FILE PHOTO: A Federal Express truck on delivery is pictured in downtown Los Angeles, California October 29, 2014. REUTERS/Mike Blake

Shares of the company recouped from initial loses and were last up 1.4% at $157.76 in extended trading.

The shipping giant, which gets about a third of its revenue from outside the United States, is in the crosshairs of the Chinese government after two parcels sent via FedEx to Huawei addresses in Asia were diverted to the United States. FedEx said the packages were “misrouted in error.”

“Our fiscal 2020 performance is being negatively affected by continued weakness in global trade and industrial production, especially at FedEx Express,” Chief Financial Officer Alan Graf said in a statement.

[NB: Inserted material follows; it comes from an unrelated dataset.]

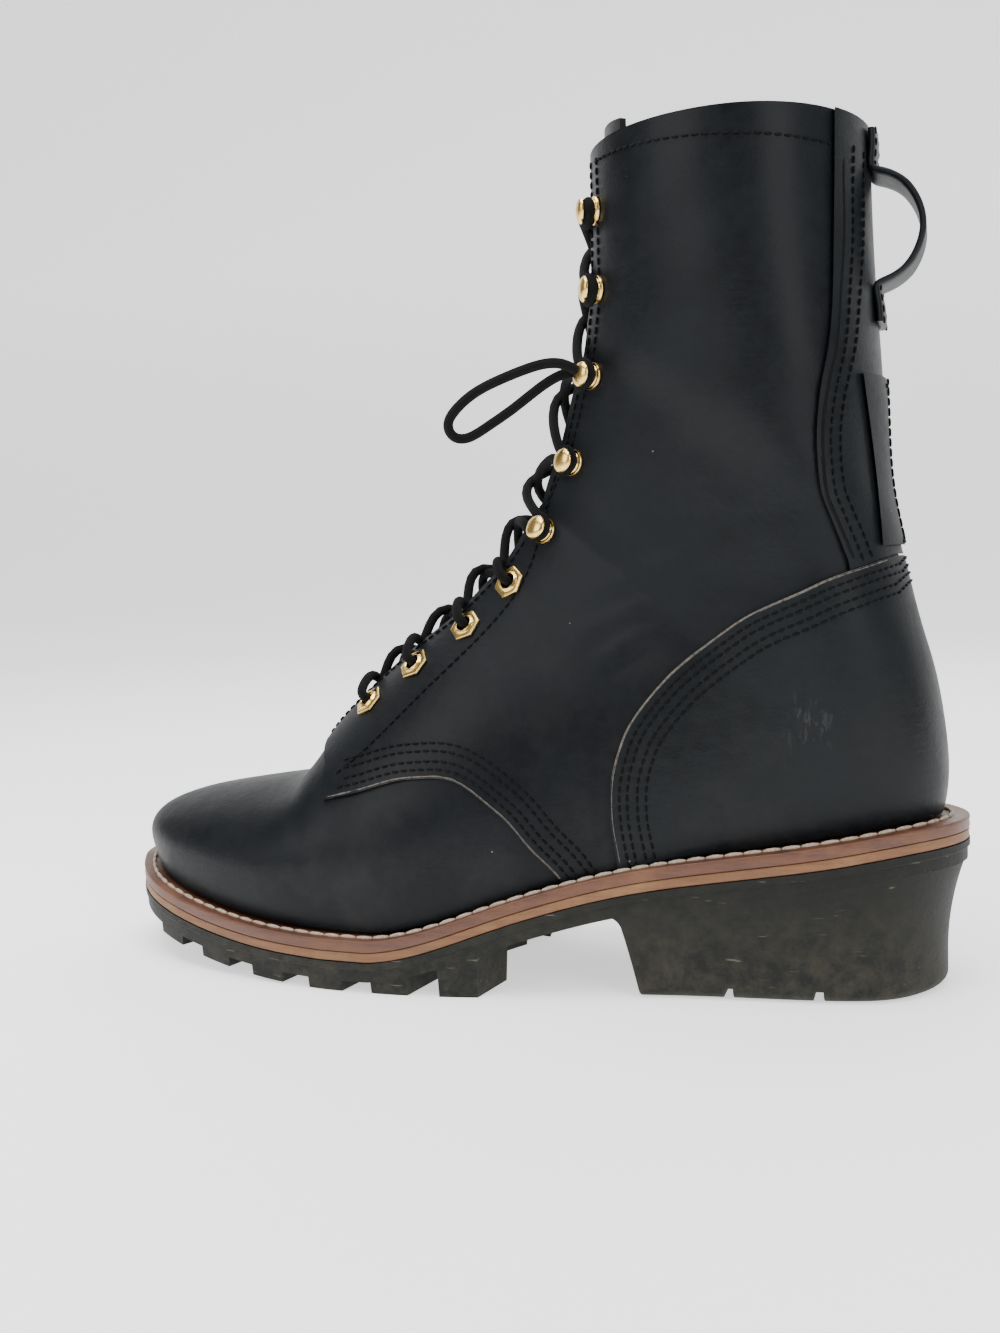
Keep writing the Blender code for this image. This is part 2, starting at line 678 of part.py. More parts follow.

FedEx forecast a mid-single-digit percentage point decline in adjusted earnings for fiscal 2020.

Earlier this month, FedEx decided not to renew its contract with Amazon for U.S. cargo delivery through FedEx Express, the unit that delivers packages on planes. Amazon represented less than 1.3% of its total revenue in the last calendar year.

“If we see these tariffs rise to say 25% as the Trump administration has talked about…one of the biggest losers in the American economy would be FedEx,” said Matthew White, a transportation and package delivery industry specialist.

“Trade weakness is very hard to predict, as it can be caused by both policy and sentiment. Unfortunately, FedEx is seeing negative effects of both.”

FedEx also said the cost of integrating Dutch delivery company TNT Express to the company was now expected to be about $1.7 billion through fiscal 2021. It bought TNT Express in 2016 for $4.8 billion and has struggled to integrate it into its own network.

Adjusted net income fell to $1.32 billion, or $5.01 per share, for the fourth-quarter ended May 31, from $1.60 billion, or $5.91 per share, a year earlier.

Revenue rose to $17.8 billion from $17.3 billion a year earlier, largely due to growth in U.S. volume and higher revenue per shipment at FedEx Freight and FedEx Ground.

Analysts on average had expected earnings of $4.85 per share and revenue of $17.79 billion, according to IBES data from Refinitiv.